There is something about the words in the Bible, something about the Psalms which can lie flat on the page. But when you are suffering or in great anguish the words seem to have more weight, more significance, its almost as if you didn’t really understand what they really meant before, until the suffering, the anguish gives them the depth and height to lift off the page into your situation. You see the contours. You see depth in the words that you had no idea was there.

I have experienced this myself when reading the Bible, at a time when someone close to me had a serious illness.

Anyway Nick read one psalm a day. And he used the time in hospital to ask all his relations who were not Christians to see him so that he could talk to them about where they were on their Christian journeys.

The last psalm – number 150 was read at his funeral.

When the vicar spoke at his funeral, he described the extraordinary experience of having Nick as his parishioner, the immense privilege of travelling with him on this last part of his journey. The vicar said in his address ‘Nick taught me how to die’.

Nick was clearly a man who was running a race, but the end of the race was not his death but beyond his death – his destination was, as Paul would have put it, the hope which does not disappoint.

What is that hope? That hope is Jesus. A real man; a historical person who was born at a particular time in history, at a particular place in geography whose life is attested to by non Christian historians who suffered completely unjustly – as we so often do. Who was executed and rose again from the dead and this resurrection was witnessed by many people who then went off to tell the world about it!

The hope that we have is in the new heaven and earth that he promises us, a physical earth where we will enjoy many of the pleasures of an earth ruled by Jesus where there will be no more suffering our bodies will be restored to beyond what we have experienced here.

And, as we focus on that hope, we can endure our suffering because we know that Jesus has experienced far worse and he walks with us in it. If we experience suffering, we cannot say that God does not understand or does not care. He absolutely understands and absolutely cares, because he has suffered himself. As we endure our suffering, as we make every little decision not to be preoccupied with our own pain, to resolutely focus on others and not on ourselves, and, despite the limitations of our circumstances, to show love to others; as we walk every day through the furnace of suffering; as we do this without self pity, shame or self hatred and without pride, God will walk beside us, giving us strength.

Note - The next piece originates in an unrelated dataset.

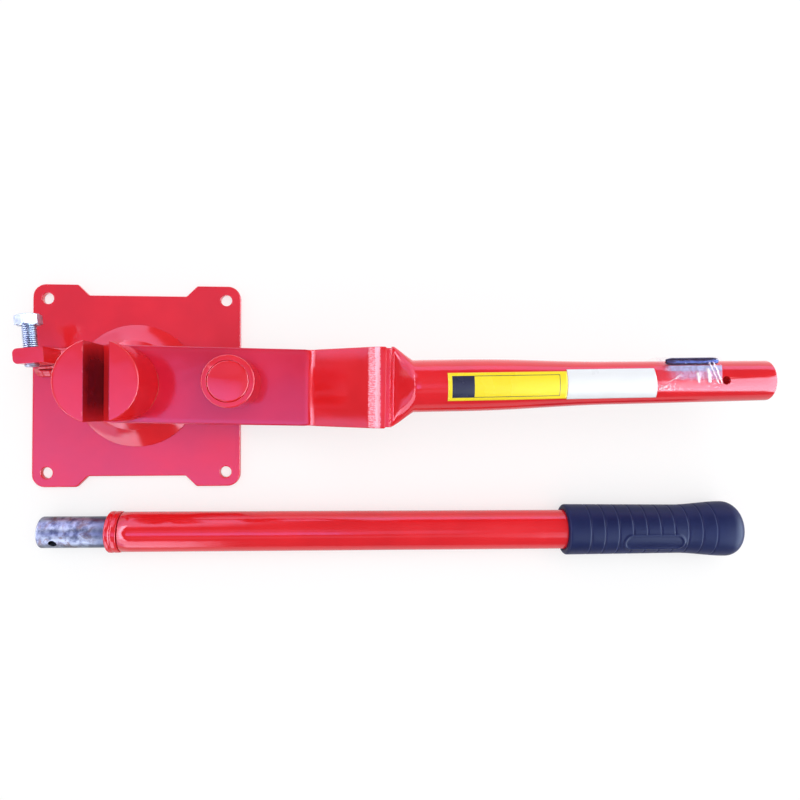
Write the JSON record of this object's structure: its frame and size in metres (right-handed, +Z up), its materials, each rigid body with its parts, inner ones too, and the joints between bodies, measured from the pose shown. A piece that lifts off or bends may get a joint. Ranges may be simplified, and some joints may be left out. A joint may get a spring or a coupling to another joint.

As we do so our character is formed, like gold in the refiner’s fire, the impurities are removed, every small decision is a victory and it becomes possible to manage tomorrow’s challenges as well as today’s, and as our character strengthens and as we learn to handle our suffering well, as Christians, it brings God glory.

Because, whilst Christianity teaches that the aim and meaning of life is not the happiness and choice which is what our secular world tells us is of supreme importance, Jesus tells us that our most important task is to glorify God, to give him the supreme importance in our lives, to love him above all things.

Because it is only by giving God the supreme importance in our lives that we will ever find the rest, satisfaction and joy in him, the peace in him for which we were made.